To the Japanese, judo is a test of will between two men. But new rules that allow for small penalties have turned referees into a third force in a match. One player can force an opponent to commit a small infraction and then just ride out the match to win.
A rudiment of judo is that a 90-pound David can swing a Goliath onto the ground with minimal force. But Japan has had to accept a Western idea of fairness. Players are now separated into weight categories.
Worst of all, say the conservative Japanese judo leaders, women's judo will make its debut in the 1992 Olympics. European women are expected to dominate. ``My grandfather did not intend judo for women,'' says Mr. Kano.
Many Japanese also detest the loss of the traditional style of combat in judo.
``The style has become more like wrestling, yet Japan cannot quite accept that,'' says Yoshisada Yonezuka, president of the United States Judo Federation. Yonezuka left Japan three decades ago to teach in the US.
The Japanese barely agree to call judo a sport, although there are 2 million enthusiasts in Japan. The founder created judo to educate young men. It is derived as harmless self-defense from the bone-breaking jujitsu, one of the many types of hand-to-hand combat developed by samurai, ninja, and other warriors of feudal Japan.
Such martial arts rest on the idea that reality does not exist independently, but lies in the relationship of something to something else. In judo, two players are in fluid motion, like ballet dancers, with hands on each other's lapels and sleeves. The absolute size or strength of a player does not matter, at least in theory. Rather, it is the relative positions of the two that counts.

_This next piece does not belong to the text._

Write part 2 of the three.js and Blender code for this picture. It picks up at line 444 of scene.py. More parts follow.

``Most of the power is in your fingers - get a grip on your opponent and feel his moves,'' says Mr. Yonezuka. ``It's a mental concentration. Don't give that grip to a Japanese, otherwise they will throw you.''
This ballet can quickly become high-speed ballistics. Each player looks for the other to break balance first. Any fear or even a strong desire to win can upset the serenity needed to maintain one's balance. If one player falters, the other uses the motion to render a throw, sometimes just by falling backward to ``give way'' to the momentum.

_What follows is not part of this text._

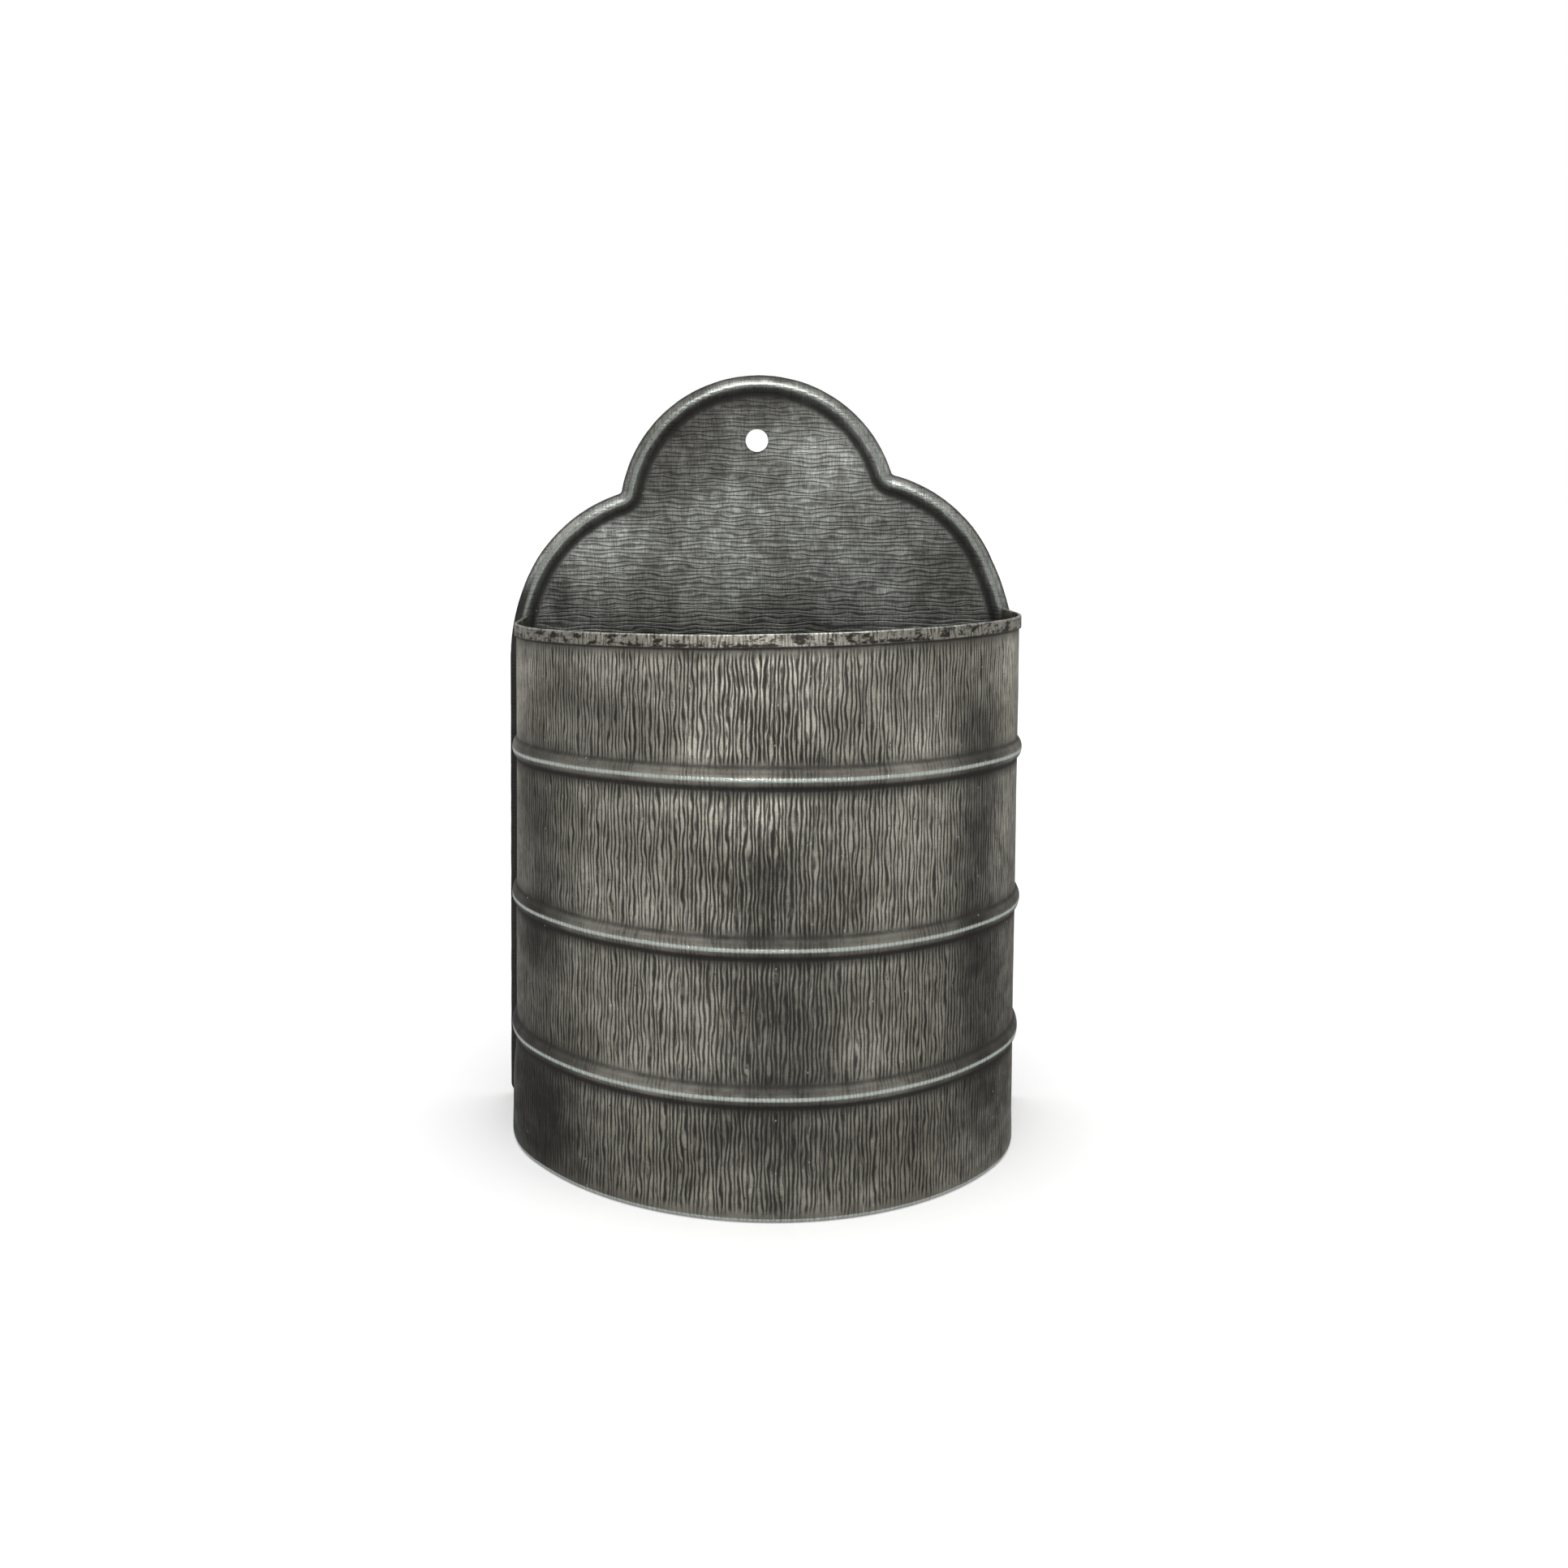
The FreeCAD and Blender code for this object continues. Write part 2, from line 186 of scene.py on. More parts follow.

`Judo Saga' film prototype
To judo purists, the art of winning is more important than just the win. Using only muscle is ``unnatural,'' say the Japanese. Almost every player in Japan knows this truth from seeing ``Judo Saga,'' the first movie ever made by famed director Akira Kurosawa.
Filmed at the height of World War II, ``Judo Saga'' is the prototype for all later marital arts movies, from Bruce Lee classics to ``The Karate Kid.''
At one point in the film, a man uses judo with mere prowess to throw several jujitsu experts into a bay. In words echoed today to foreign judo players, the man's teacher warns him:
``To act as you did, without meaning or purpose, to hate and attack - is that the way of life? No. The way is loyalty and love. This is the natural truth of heaven and earth.''
While staking its unique claim to judo philosophy, the hard fact for Japan is that it is losing more and more in international tournaments to the beefy Westerners, especially the Russians and French, as well as Koreans.
``The Japanese still have the bullet, but they just can't shoot it,'' says Yonezuka.
Christopher Angle, an American who studied judo in Japan, says, ``The first time a Japanese runs into a buzz saw of a Russian, he discovers that he better have strength.''
Reluctantly, Japanese coaches are turning to Western techniques, such as weight training and wrestling. The Japanese must make up for having shorter legs and arms than Westerners, explains coach Yamashita.
As Mr. Kano watches the cup match named after his grandfather, he says many of the new rules must be eliminated, step by step, to return judo to the days of the dramatic throws.
``Who will want to watch judo if it is just a matter of escapes and small points?'' he says.
As he speaks, a Russian player on the mat throws an American player into the air and onto his back with one bold, single move, and just two seconds into the match. It is a fine example of that good old-fashioned judo, a harmony of combatants with spirit and effort. The Japanese crowd roars with delight.